While it’s never possible to avoid these sorts of problems entirely when travelling, by taking a few extra precautions and avoiding certain foods you might be able to prevent yourself losing half a week of your trip to recovery.
Shellfish are the ocean’s bottom feeders so can pick up quite a lot of interesting (and harmful) bacteria. If undercooked or not cooked properly, these bacteria can easily be transferred, resulting in a nasty bout of food poisoning. Thoroughly cooking shellfish should kill of most of the bacteria, but raw oysters or mussels should be avoided when travelling.
All advice forums and guidebooks stress the importance of avoiding unwashed and uncooked vegetables and fruits. Salmonella, cyclospora and campylobacter are just a few nasty bacteria which can leave you feeling pretty rough. Washing, scrubbing and peeling raw fruits and vegetables will remove outer bacteria, but may leave some, so cooking is always advisable. Try to eat fruits that you can remove the outer layer entirely, like bananas or mangos, and order cooked vegetable dishes rather than salads when you are eating out.
Pork has caused some health worries in the recent past, due to concerns it may contain the trichinosis larvae. In developed countries pork is now fine, but in the rest of the world, particularly in developing countries, different standards of hygiene mean that you should only eat pork that has been thoroughly cooked at 160 degrees Fahrenheit.
Water is one of the most common causes of tummy trouble when travelling overseas. Even in parts of Europe still, people will prefer to drink bottled water. Even brushing your teeth with contaminated water can be bad news (be mindful when you shower or swim), and drinking water from fountains is a very bad idea. Try to ensure that when you buy bottled water the bottle top is always sealed properly – sometimes the bottle can be refilled and resealed by an enterprising vendor, leaving you susceptible to whatever bacteria may have contaminated the water.
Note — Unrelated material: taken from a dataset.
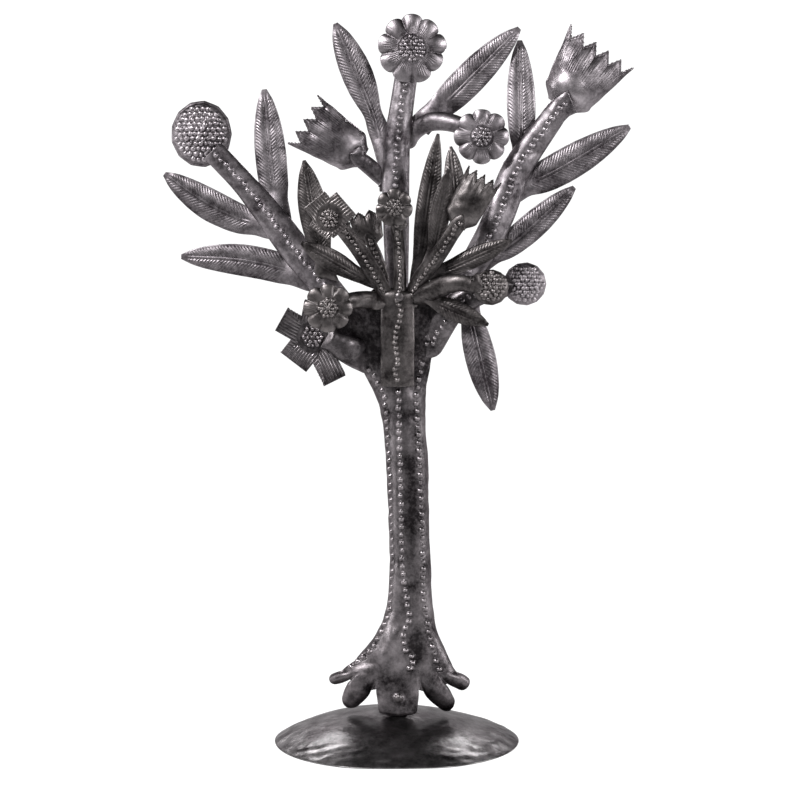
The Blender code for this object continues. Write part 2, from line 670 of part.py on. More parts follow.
# ---------------------------------------------------------------- build
def build():
    clear_scene()
    group = make_collection(COLLECTION)
    cutter_group = make_collection("cutters")
    steels = {name: make_steel(name, *values) for name, values in STEELS.items()}

    foot_x = 0.0012
    foot_hole = cylinder_cutter("foot_hole", RIVET_HOLE, 0.012,
                                (foot_x, -0.014, FOOT_RIVET_HEIGHT), "Y", cutter_group)
    lug_hole = cylinder_cutter("lug_hole", RIVET_HOLE, 0.010,
                               (foot_x, LUG_RIVET_Y, BASE_HEIGHT), "Z", cutter_group)
    bouquet_hole = cylinder_cutter("bouquet_hole", RIVET_HOLE, 0.020,
                                   (BOUQUET_RIVET[0], -0.0145, BOUQUET_RIVET[1]), "Y",
                                   cutter_group)

    base = make_base(steels["base_steel"], group)
    cut(base, lug_hole)
    make_trunk(steels["trunk_steel"], group, [foot_hole, bouquet_hole])
    make_lug(steels["trunk_steel"], group, [foot_hole, lug_hole])

    stems = {}
    for name, (points, widths, crown, steel) in STEMS.items():
        stems[name] = make_stem(name, points, widths, crown, steels[steel], group)
    cut(stems["bouquet_plate"], bouquet_hole)
    cut(stems["bouquet_centre_stem"], bouquet_hole)

    for name, (neck, tip, width, bow, neck_share, belly, steel) in LEAVES.items():
        make_leaf(name, neck, tip, width, bow, neck_share, belly, steels[steel], group)
    for name, (centre, radius, petals, first, steel) in DAISIES.items():
        make_daisy(name, centre, radius, petals, first, steels[steel], group)
    for name, (centre, petals, steel) in SQUARE_FLOWERS.items():
        make_square_flower(name, centre, petals, steels[steel], group)
    for name, (foot, mouth, widths, teeth, crown, steel) in TULIPS.items():
        make_tulip(name, foot, mouth, widths, teeth, crown, steels[steel], group)
    for name, (centre, radius, crown, steel) in BALLS.items():
        make_ball(name, centre, radius, crown, steels[steel], group)

    rivet = steels["rivet_steel"]
    make_rivet("foot_rivet", (foot_x, -0.0163, FOOT_RIVET_HEIGHT), 0.0062, "Y", rivet, group)
    make_rivet("lug_rivet", (foot_x, LUG_RIVET_Y, BASE_HEIGHT + SHEET + 2 * GAP), 0.0029, "Z",
               rivet, group)
    make_rivet("bouquet_rivet", (BOUQUET_RIVET[0], -0.0197, BOUQUET_RIVET[1]), 0.0104, "Y",
               rivet, group)


build()
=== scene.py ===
import heapq
import json
import math

import bmesh
import bpy
import numpy as np
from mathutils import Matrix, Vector


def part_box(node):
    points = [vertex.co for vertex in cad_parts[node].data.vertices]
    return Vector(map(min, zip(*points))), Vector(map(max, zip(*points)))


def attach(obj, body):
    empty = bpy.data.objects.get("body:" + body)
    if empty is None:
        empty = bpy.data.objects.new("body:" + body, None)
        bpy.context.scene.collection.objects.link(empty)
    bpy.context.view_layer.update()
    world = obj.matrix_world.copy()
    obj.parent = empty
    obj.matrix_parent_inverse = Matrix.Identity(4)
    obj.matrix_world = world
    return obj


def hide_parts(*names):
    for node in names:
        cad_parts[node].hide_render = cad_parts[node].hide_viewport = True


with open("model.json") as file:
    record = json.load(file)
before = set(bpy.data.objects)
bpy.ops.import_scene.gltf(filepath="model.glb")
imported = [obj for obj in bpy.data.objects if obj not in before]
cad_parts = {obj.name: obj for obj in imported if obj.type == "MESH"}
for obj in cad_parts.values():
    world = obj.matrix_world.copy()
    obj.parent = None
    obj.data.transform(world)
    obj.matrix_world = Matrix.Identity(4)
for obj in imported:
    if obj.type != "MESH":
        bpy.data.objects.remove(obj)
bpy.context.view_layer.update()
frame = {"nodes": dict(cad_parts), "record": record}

MM = 0.001
SHEET = 1.0 * MM            # thickness of the drum steel
CELL = 0.42 * MM            # grid cell of most pieces
LEAF_CELL = 0.32 * MM
FINE_CELL = 0.30 * MM       # grid cell of the bouquet's stems
TRUNK_CELL = 0.54 * MM
HEART = np.array([0.0, -0.008, 0.250])   # where the sprays spring from
FRONT = np.array([0.0, -1.0, 0.0])

# Half the angle that each rolled section turns through.
STEM_TURN = math.radians(78)
TULIP_TURN = math.radians(78)
LEAF_TURN = math.radians(62)
PLATE_TURN = math.radians(75)
ROOT_TURN = math.radians(84)
FOOT_TURN = math.radians(60)

FINE_STEMS = ["bouquet_left_stem", "bouquet_centre_stem", "bouquet_right_stem", "bud_stem"]
PLAIN_STEMS = ["lower_left_stem", "left_tulip_stem", "right_fork_stem", "side_daisy_stem",
               "side_ball_stem"]
# How far a stem's start sinks behind the sheet it grows from, in millimetres.
SUNK_STEMS = {"lower_left_stem": 8.5, "lower_right_stem": 7.0, "side_daisy_stem": 4.5,
              "side_ball_stem": 4.0}
# A stem almost as wide as it is long is read along an axis from its foot.
SHORT_STEMS = {"lower_left_stem": np.array([-0.0145, -0.0125, 0.218])}
STEMS = ["left_stem", "centre_stem", "right_stem", "left_tulip_stem", "right_fork_stem",
         "lower_left_stem", "lower_right_stem", "bouquet_left_stem", "bouquet_centre_stem",
         "bouquet_right_stem", "bud_stem", "side_daisy_stem", "side_ball_stem"]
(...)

While returning home with stories of eating rat in the Thai jungle, llama in Bolivia or snake heart in Vietnam may give you a great party story, often exotic local delicacies are difficult to stomach and can give you some quite serious tummy troubles. Though a major part of travelling is about trying the national dishes and experiencing the local customs it may be wise to avoid the more extreme aspects of these and steer clear of the truly bizarre foods you may be offered during your trip.
Just remember that although we’re telling you what not to eat when travelling… there are some amazing meals out there just waiting for you to discover (and devour) them!